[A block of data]
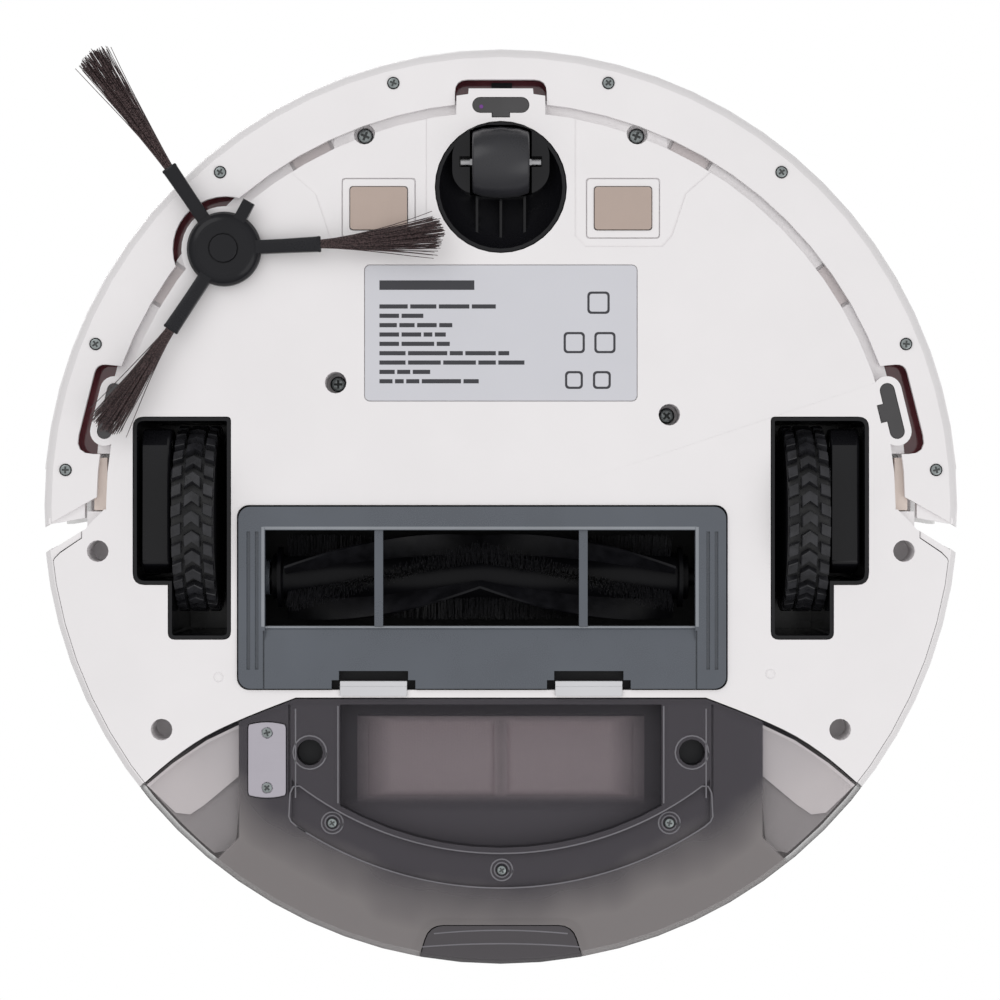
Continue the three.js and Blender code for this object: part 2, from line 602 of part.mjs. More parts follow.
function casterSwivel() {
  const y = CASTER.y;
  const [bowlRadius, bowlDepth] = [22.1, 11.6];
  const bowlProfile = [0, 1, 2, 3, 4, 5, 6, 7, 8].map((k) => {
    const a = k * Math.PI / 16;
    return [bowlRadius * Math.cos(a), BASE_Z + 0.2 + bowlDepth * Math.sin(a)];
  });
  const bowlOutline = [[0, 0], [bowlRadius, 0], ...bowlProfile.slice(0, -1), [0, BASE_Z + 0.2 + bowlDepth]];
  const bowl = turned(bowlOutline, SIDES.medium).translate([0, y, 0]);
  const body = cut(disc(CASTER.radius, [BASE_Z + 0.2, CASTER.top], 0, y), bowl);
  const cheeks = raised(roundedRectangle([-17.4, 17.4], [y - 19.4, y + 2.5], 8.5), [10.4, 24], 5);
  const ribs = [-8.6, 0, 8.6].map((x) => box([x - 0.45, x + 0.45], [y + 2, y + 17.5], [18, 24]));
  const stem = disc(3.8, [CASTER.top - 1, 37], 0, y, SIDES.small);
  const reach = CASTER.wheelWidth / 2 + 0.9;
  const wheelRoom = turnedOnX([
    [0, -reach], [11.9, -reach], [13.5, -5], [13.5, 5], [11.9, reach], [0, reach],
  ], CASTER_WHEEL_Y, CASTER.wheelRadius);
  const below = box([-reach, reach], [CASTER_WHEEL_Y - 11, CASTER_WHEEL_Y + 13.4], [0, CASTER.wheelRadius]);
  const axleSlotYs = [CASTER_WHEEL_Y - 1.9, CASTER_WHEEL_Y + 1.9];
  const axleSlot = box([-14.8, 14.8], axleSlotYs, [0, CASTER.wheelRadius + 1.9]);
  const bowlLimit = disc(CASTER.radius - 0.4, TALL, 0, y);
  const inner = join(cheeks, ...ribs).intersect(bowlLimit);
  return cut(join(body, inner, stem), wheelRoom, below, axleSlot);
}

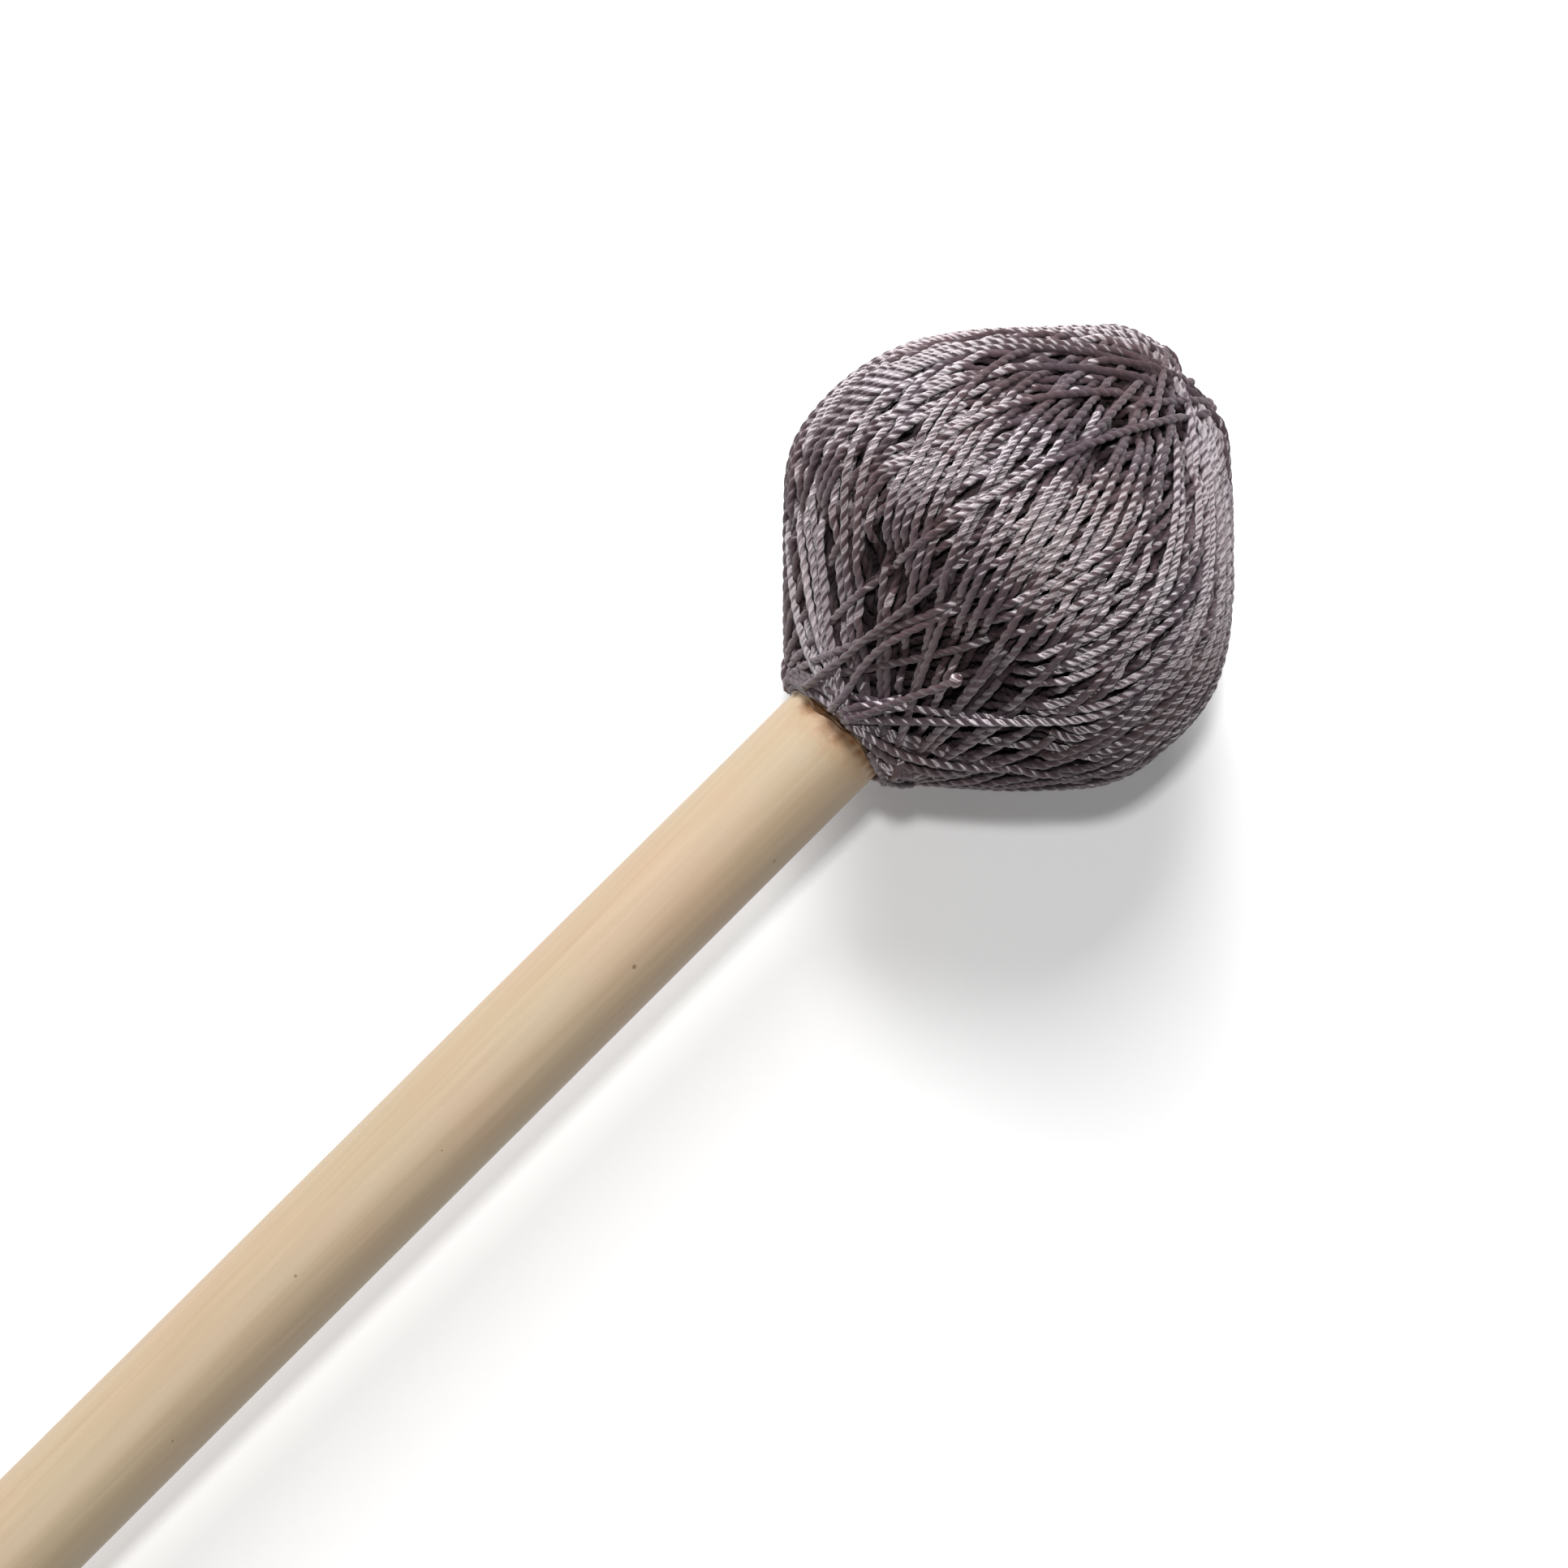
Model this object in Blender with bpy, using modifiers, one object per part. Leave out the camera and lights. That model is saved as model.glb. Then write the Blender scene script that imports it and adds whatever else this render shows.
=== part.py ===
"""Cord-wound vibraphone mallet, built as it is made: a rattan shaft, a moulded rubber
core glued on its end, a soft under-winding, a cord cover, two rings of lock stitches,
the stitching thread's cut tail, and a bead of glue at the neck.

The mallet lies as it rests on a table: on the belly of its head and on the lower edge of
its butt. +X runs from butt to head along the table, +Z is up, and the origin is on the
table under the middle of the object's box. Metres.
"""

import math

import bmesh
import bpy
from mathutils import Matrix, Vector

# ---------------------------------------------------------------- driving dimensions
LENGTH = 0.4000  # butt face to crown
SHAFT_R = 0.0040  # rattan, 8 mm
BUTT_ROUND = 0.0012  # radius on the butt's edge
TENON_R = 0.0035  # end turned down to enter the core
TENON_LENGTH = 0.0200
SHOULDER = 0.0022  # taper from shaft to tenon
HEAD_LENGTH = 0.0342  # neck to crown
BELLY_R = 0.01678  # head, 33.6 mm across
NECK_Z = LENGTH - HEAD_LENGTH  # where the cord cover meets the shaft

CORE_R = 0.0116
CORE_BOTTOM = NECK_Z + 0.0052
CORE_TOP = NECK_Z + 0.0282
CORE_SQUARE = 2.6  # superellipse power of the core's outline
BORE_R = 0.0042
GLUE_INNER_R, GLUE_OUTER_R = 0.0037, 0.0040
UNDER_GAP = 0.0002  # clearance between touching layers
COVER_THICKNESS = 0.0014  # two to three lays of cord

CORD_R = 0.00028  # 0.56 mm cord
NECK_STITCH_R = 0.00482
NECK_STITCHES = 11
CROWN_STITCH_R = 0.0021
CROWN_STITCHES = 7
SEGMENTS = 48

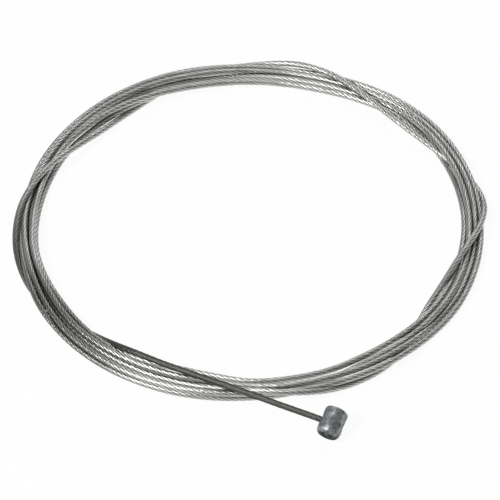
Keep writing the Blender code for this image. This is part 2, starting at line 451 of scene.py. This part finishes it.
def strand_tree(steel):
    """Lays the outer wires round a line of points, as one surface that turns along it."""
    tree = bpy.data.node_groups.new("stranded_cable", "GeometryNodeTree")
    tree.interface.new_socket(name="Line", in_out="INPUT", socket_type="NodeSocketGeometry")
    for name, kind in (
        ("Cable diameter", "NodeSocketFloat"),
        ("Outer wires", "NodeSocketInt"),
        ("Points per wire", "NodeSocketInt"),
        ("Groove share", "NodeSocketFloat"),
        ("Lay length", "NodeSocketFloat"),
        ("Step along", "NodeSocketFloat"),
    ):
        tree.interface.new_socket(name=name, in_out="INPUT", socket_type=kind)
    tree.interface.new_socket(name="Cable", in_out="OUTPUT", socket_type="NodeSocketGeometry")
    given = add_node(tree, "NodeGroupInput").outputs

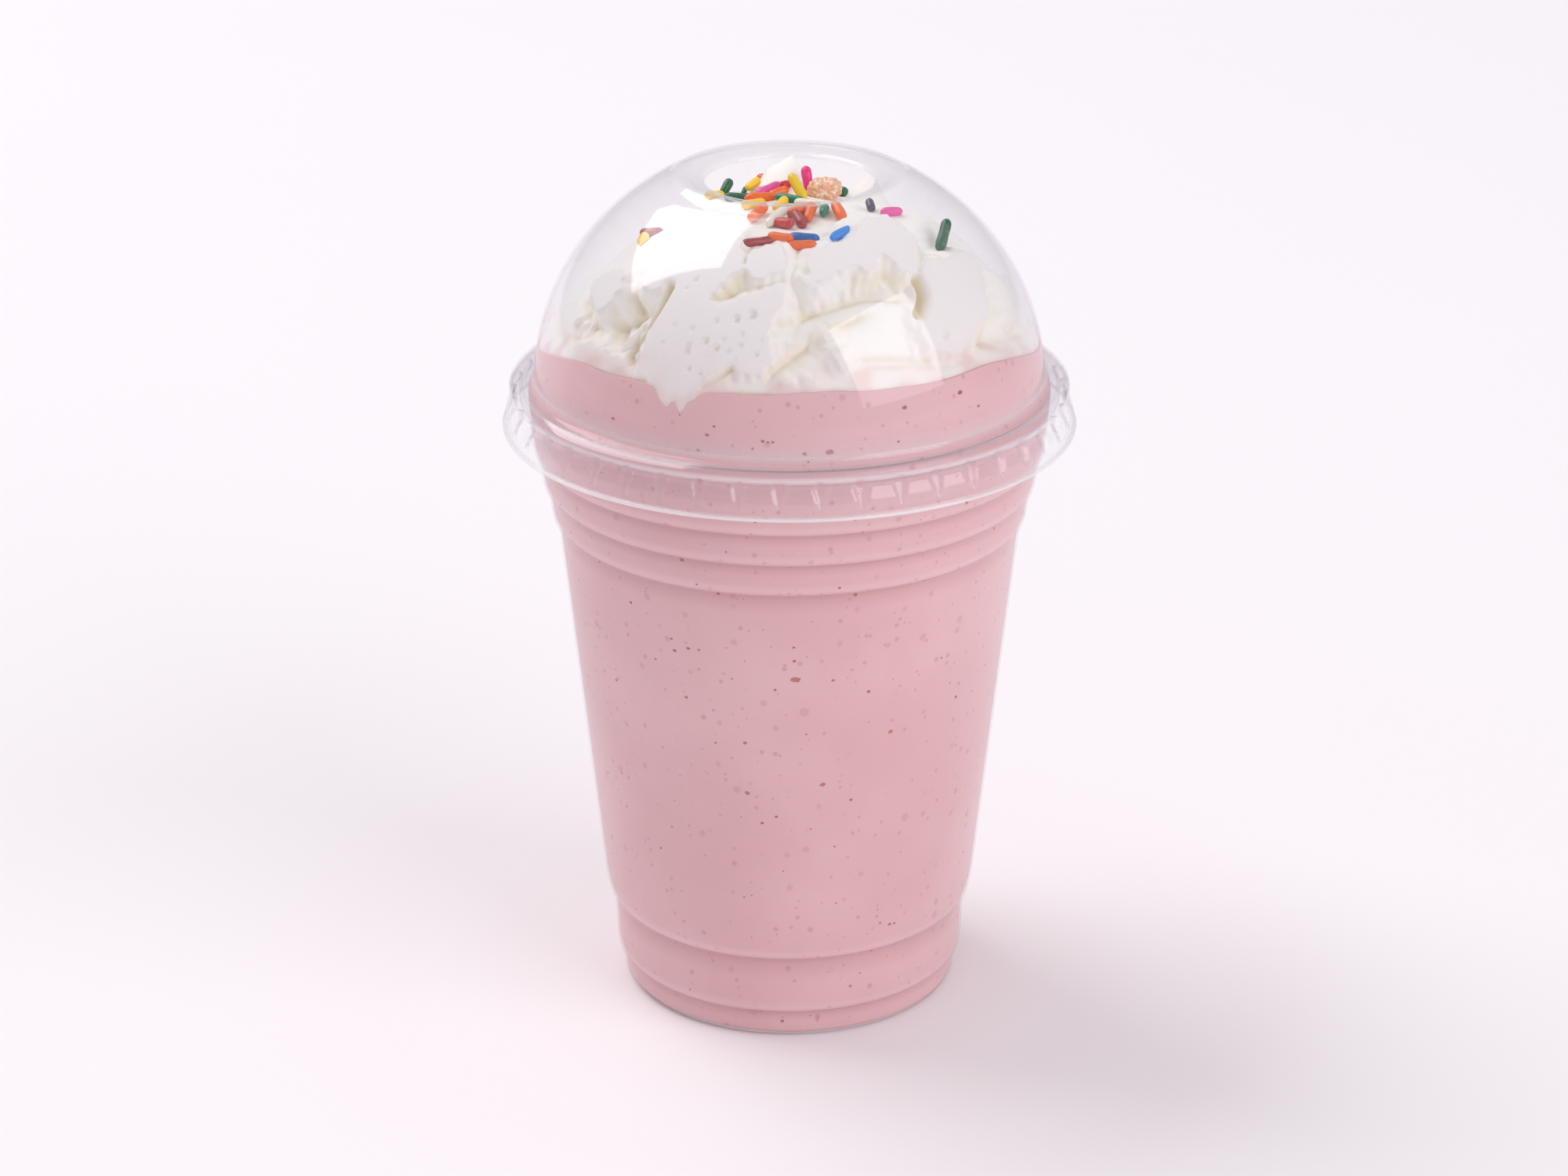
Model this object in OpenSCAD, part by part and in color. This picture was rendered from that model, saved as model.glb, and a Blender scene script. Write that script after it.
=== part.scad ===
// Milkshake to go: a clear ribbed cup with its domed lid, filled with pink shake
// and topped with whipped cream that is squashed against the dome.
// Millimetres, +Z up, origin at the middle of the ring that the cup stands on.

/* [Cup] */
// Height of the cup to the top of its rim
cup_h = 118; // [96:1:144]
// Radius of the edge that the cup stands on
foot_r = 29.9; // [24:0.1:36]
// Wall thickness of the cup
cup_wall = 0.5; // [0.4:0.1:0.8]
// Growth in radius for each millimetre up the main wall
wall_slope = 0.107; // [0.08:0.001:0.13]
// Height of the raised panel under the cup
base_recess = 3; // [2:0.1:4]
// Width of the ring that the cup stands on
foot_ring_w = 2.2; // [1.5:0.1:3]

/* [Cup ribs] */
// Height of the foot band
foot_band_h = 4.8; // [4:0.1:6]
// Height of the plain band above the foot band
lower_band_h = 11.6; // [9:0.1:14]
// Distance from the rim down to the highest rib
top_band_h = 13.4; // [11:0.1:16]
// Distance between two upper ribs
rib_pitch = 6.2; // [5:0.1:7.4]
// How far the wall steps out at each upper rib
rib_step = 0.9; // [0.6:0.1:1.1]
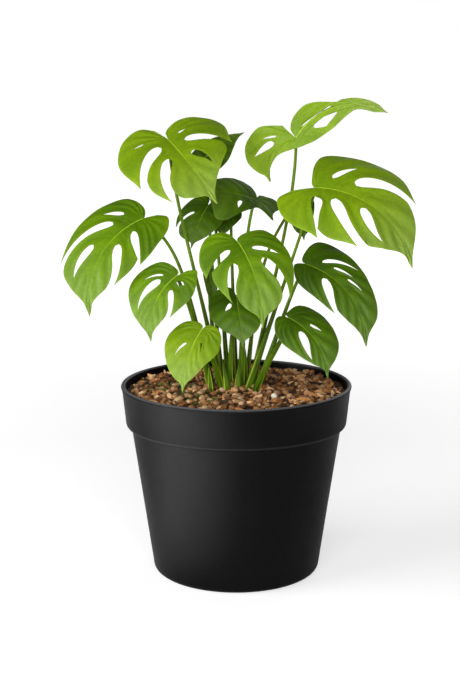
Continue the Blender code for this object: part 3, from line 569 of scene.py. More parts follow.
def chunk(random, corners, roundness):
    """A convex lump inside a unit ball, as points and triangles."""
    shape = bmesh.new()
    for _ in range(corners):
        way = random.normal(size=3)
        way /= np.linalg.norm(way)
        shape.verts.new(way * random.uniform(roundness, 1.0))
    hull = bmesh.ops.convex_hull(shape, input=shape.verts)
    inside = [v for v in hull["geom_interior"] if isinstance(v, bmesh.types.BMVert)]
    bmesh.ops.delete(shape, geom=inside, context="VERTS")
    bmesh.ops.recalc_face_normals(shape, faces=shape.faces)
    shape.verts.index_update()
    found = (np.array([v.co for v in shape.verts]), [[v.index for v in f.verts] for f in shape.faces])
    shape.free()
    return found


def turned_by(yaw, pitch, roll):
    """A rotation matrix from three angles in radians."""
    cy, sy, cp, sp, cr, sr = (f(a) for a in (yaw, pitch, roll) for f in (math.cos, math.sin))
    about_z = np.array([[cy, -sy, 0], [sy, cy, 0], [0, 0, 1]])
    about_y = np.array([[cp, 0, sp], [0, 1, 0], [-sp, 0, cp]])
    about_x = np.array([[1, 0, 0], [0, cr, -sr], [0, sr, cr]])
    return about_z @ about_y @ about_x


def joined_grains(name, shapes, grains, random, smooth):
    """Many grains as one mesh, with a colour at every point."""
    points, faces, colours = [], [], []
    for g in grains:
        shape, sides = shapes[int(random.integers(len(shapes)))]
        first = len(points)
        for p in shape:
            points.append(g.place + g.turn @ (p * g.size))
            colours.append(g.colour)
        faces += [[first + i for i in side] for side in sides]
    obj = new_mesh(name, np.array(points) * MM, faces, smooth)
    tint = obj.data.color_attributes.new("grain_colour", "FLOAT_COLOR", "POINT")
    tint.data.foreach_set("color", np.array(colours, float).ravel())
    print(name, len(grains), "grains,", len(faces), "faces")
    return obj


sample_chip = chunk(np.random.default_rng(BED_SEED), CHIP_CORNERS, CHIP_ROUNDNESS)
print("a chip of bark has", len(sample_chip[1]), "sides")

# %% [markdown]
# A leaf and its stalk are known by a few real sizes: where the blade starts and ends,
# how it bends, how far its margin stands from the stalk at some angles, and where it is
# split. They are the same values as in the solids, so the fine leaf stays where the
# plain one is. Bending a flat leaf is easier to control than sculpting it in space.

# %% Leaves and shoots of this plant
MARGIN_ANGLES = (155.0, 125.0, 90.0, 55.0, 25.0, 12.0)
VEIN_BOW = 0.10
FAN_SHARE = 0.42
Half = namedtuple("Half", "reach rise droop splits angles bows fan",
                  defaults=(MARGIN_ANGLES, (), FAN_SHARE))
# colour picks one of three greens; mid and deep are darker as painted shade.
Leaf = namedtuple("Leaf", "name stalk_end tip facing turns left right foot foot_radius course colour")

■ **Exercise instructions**
What do the lines above say from the one containing "Model this object in Blender" down to the one containing "NECK_Z = LENGTH"? Return them exactly, both end lines included, and only them.

■ **Complete response**
Model this object in Blender with bpy, using modifiers, one object per part. Leave out the camera and lights. That model is saved as model.glb. Then write the Blender scene script that imports it and adds whatever else this render shows.
=== part.py ===
"""Cord-wound vibraphone mallet, built as it is made: a rattan shaft, a moulded rubber
core glued on its end, a soft under-winding, a cord cover, two rings of lock stitches,
the stitching thread's cut tail, and a bead of glue at the neck.

The mallet lies as it rests on a table: on the belly of its head and on the lower edge of
its butt. +X runs from butt to head along the table, +Z is up, and the origin is on the
table under the middle of the object's box. Metres.
"""

import math

import bmesh
import bpy
from mathutils import Matrix, Vector

# ---------------------------------------------------------------- driving dimensions
LENGTH = 0.4000  # butt face to crown
SHAFT_R = 0.0040  # rattan, 8 mm
BUTT_ROUND = 0.0012  # radius on the butt's edge
TENON_R = 0.0035  # end turned down to enter the core
TENON_LENGTH = 0.0200
SHOULDER = 0.0022  # taper from shaft to tenon
HEAD_LENGTH = 0.0342  # neck to crown
BELLY_R = 0.01678  # head, 33.6 mm across
NECK_Z = LENGTH - HEAD_LENGTH  # where the cord cover meets the shaft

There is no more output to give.